Starting at the top of the entries below, set down each line exactly as written, and stop after the line containing "wasm.setup();".

┌─ GIVEN INFORMATION

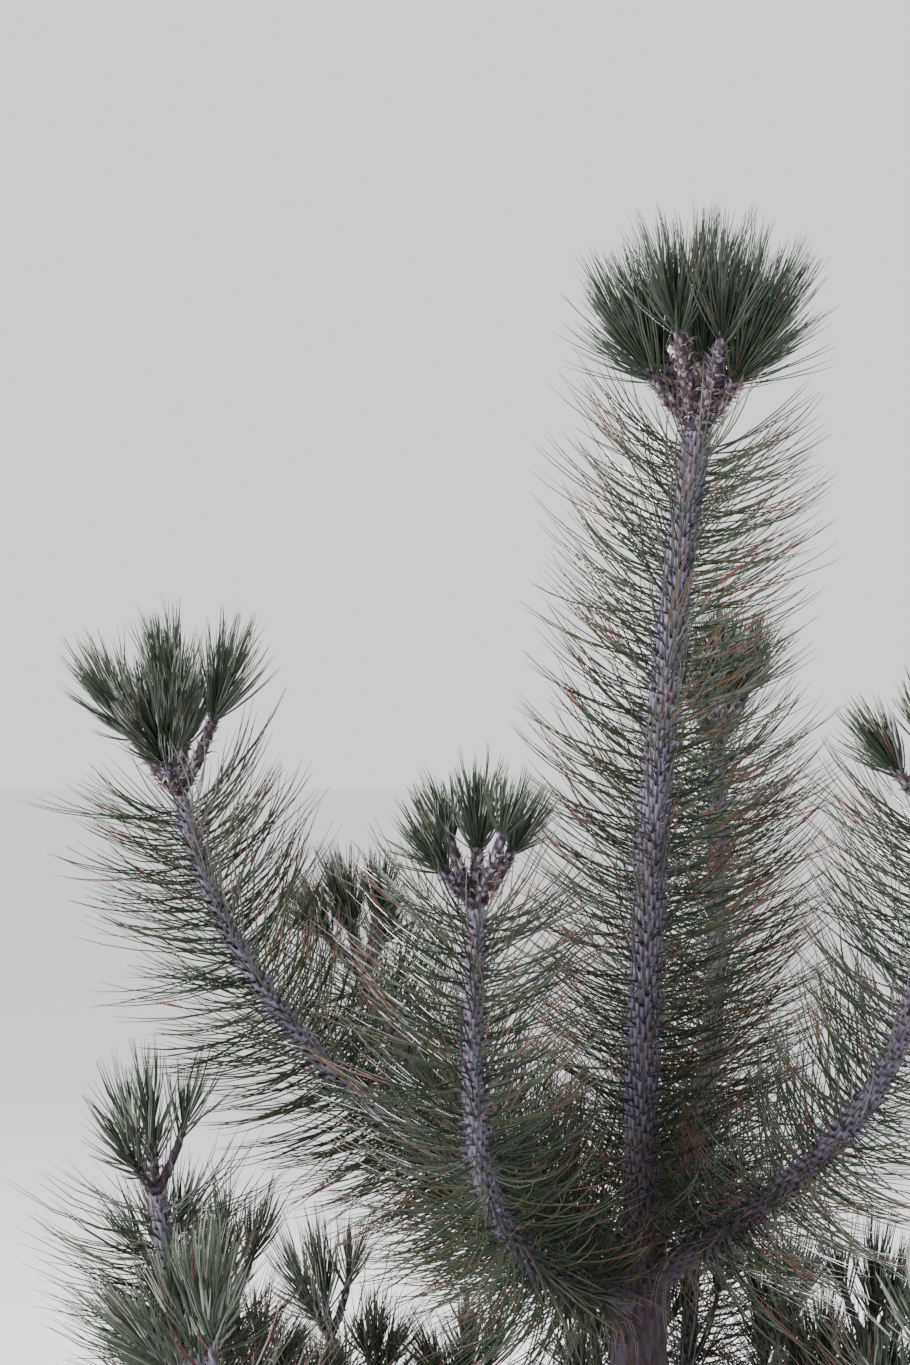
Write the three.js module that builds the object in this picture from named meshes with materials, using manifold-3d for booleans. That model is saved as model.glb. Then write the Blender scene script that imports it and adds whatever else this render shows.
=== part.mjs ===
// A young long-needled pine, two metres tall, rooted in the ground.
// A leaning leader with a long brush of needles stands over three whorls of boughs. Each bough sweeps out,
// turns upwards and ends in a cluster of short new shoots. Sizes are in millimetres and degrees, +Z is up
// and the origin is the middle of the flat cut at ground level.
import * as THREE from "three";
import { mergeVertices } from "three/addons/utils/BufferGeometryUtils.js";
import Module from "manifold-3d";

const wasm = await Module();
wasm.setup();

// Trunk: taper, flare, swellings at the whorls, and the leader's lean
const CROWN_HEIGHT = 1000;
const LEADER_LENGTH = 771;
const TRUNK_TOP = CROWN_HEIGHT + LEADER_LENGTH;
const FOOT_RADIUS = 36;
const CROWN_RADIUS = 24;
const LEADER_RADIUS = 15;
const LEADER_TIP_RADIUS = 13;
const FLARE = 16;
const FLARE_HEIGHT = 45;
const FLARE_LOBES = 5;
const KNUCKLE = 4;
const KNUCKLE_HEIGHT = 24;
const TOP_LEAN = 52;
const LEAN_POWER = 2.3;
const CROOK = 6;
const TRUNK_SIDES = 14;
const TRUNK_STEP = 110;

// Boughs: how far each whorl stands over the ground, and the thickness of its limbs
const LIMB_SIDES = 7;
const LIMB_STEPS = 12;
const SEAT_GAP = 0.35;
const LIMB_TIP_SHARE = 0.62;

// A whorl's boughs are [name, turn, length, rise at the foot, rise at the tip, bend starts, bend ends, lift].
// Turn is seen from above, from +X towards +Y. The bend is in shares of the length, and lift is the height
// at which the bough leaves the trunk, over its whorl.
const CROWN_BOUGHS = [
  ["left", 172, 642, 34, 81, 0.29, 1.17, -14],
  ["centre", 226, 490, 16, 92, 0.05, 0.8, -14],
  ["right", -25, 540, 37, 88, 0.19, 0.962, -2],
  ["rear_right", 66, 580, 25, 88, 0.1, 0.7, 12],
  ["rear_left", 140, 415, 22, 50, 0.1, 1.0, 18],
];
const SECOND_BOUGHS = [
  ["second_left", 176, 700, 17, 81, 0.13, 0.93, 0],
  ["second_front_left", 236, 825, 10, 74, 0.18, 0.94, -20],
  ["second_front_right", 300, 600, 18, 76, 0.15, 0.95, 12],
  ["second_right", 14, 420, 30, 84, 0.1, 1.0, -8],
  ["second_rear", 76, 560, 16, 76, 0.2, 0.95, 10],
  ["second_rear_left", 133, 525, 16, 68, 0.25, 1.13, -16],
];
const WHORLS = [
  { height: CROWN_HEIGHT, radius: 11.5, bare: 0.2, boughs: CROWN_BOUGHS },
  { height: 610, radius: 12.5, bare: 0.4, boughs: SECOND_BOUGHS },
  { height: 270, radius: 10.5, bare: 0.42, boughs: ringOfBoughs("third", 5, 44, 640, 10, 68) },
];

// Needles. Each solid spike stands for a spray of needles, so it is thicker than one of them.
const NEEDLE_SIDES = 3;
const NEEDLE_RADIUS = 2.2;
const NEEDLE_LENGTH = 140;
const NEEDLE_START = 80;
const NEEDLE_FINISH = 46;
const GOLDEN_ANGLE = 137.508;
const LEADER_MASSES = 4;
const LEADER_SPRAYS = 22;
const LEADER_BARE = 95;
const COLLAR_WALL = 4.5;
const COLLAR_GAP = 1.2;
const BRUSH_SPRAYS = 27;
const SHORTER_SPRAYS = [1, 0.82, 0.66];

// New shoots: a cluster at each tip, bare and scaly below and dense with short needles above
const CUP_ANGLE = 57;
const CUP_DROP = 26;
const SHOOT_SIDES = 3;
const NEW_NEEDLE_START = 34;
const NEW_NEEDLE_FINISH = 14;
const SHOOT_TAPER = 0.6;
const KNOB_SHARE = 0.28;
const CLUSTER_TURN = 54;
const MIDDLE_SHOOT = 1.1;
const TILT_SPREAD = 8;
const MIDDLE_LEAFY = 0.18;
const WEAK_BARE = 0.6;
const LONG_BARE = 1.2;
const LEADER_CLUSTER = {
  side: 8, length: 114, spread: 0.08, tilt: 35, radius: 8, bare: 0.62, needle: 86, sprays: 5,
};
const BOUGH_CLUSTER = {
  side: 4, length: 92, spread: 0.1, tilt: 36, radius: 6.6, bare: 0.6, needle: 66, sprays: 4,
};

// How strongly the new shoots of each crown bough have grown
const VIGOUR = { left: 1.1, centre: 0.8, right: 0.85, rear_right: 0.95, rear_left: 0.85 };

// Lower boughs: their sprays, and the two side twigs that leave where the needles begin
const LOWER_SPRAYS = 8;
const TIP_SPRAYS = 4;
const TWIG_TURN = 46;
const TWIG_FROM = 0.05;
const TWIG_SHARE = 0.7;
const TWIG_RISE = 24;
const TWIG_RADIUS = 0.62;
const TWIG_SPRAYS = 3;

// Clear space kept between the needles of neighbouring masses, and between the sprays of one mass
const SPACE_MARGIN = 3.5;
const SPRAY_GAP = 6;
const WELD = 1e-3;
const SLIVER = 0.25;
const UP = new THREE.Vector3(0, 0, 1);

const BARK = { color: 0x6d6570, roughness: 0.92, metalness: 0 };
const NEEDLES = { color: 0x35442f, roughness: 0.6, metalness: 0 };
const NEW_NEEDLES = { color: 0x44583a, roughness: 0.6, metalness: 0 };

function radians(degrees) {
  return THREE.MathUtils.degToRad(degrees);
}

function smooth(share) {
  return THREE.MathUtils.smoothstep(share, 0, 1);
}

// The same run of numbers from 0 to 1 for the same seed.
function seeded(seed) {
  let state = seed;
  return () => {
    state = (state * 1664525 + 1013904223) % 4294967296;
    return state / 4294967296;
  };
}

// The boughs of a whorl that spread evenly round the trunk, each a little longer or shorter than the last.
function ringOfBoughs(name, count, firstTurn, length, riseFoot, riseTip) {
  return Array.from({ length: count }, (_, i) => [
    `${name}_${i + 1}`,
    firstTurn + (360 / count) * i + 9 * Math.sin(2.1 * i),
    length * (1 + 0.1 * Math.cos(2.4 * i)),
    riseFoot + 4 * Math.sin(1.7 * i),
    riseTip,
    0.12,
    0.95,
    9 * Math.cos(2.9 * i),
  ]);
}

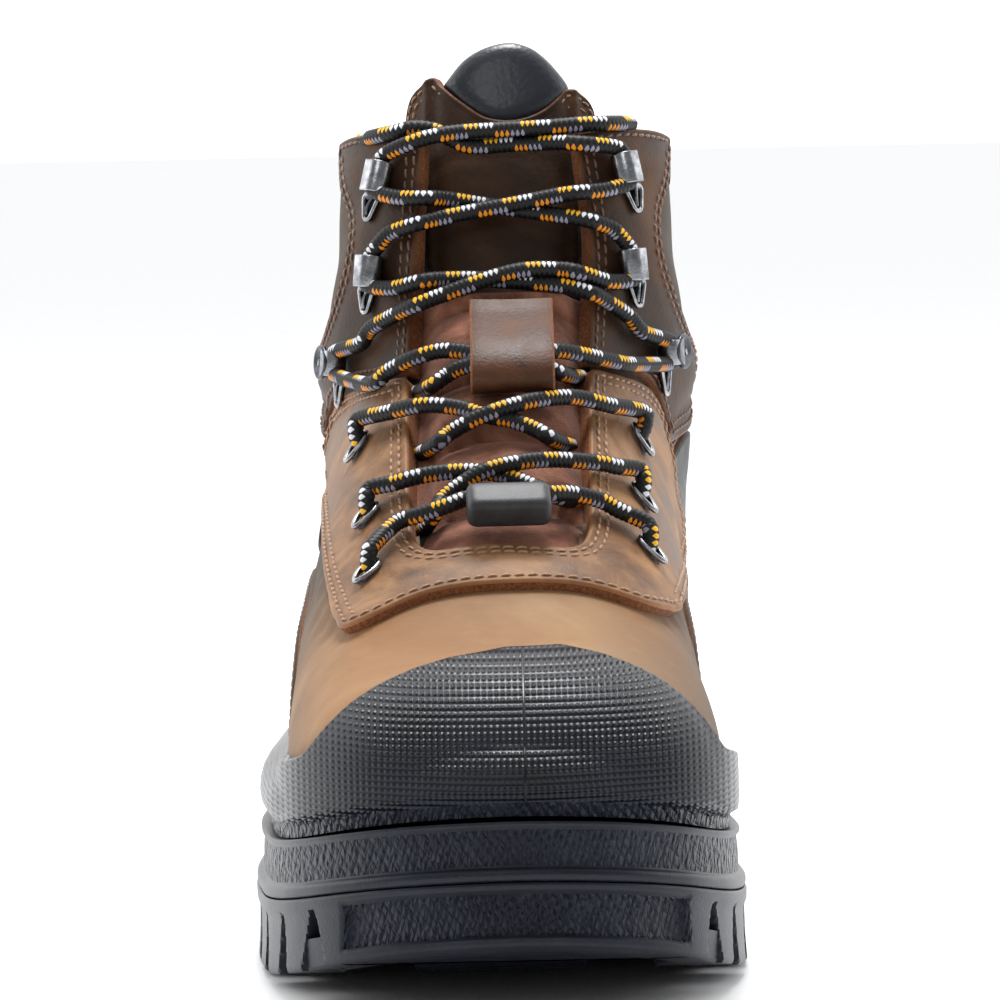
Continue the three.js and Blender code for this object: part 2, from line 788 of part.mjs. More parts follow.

└─

◆ RESPONSE:
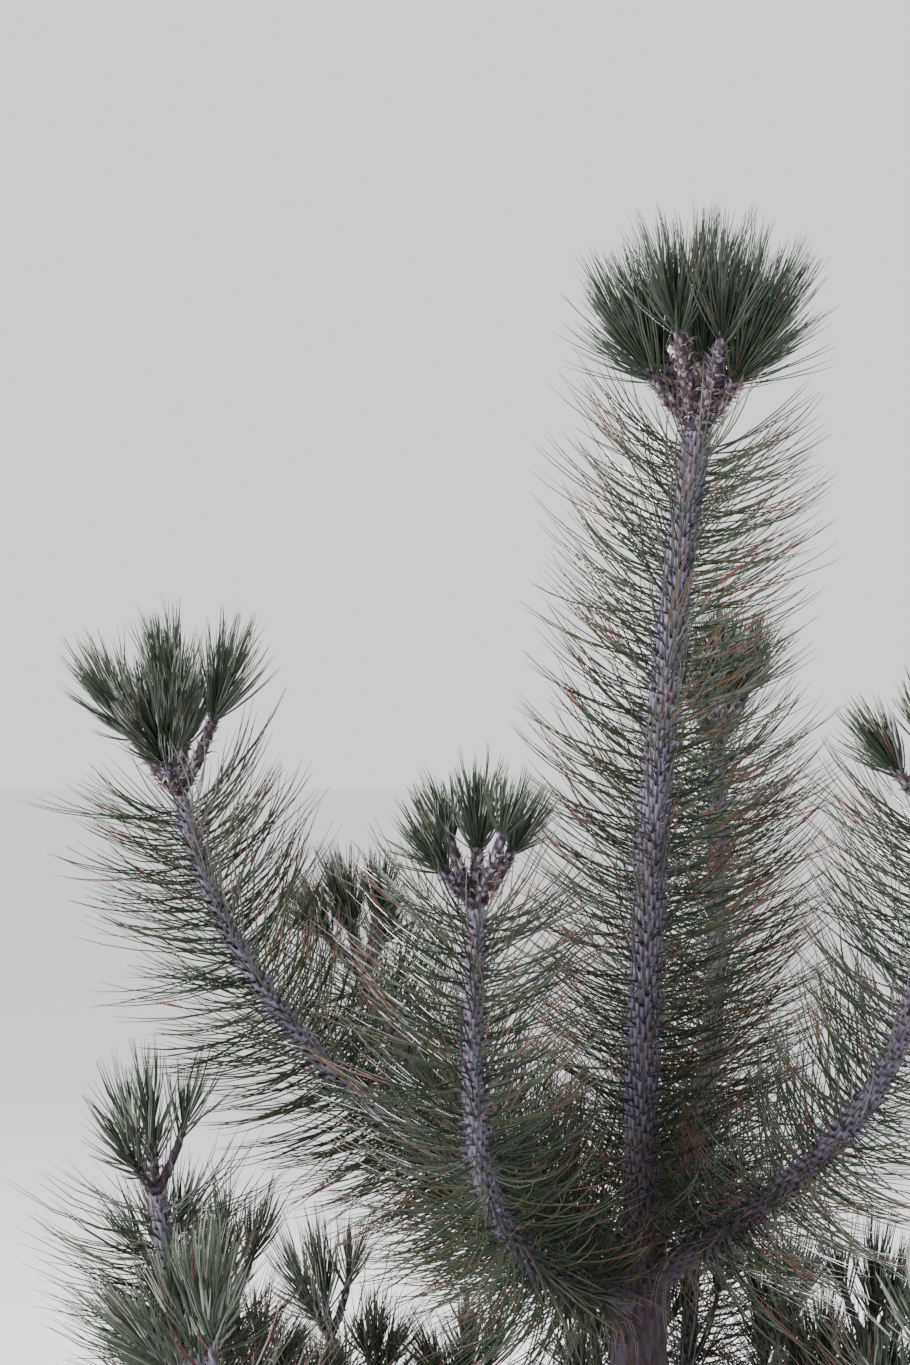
Write the three.js module that builds the object in this picture from named meshes with materials, using manifold-3d for booleans. That model is saved as model.glb. Then write the Blender scene script that imports it and adds whatever else this render shows.
=== part.mjs ===
// A young long-needled pine, two metres tall, rooted in the ground.
// A leaning leader with a long brush of needles stands over three whorls of boughs. Each bough sweeps out,
// turns upwards and ends in a cluster of short new shoots. Sizes are in millimetres and degrees, +Z is up
// and the origin is the middle of the flat cut at ground level.
import * as THREE from "three";
import { mergeVertices } from "three/addons/utils/BufferGeometryUtils.js";
import Module from "manifold-3d";

const wasm = await Module();
wasm.setup();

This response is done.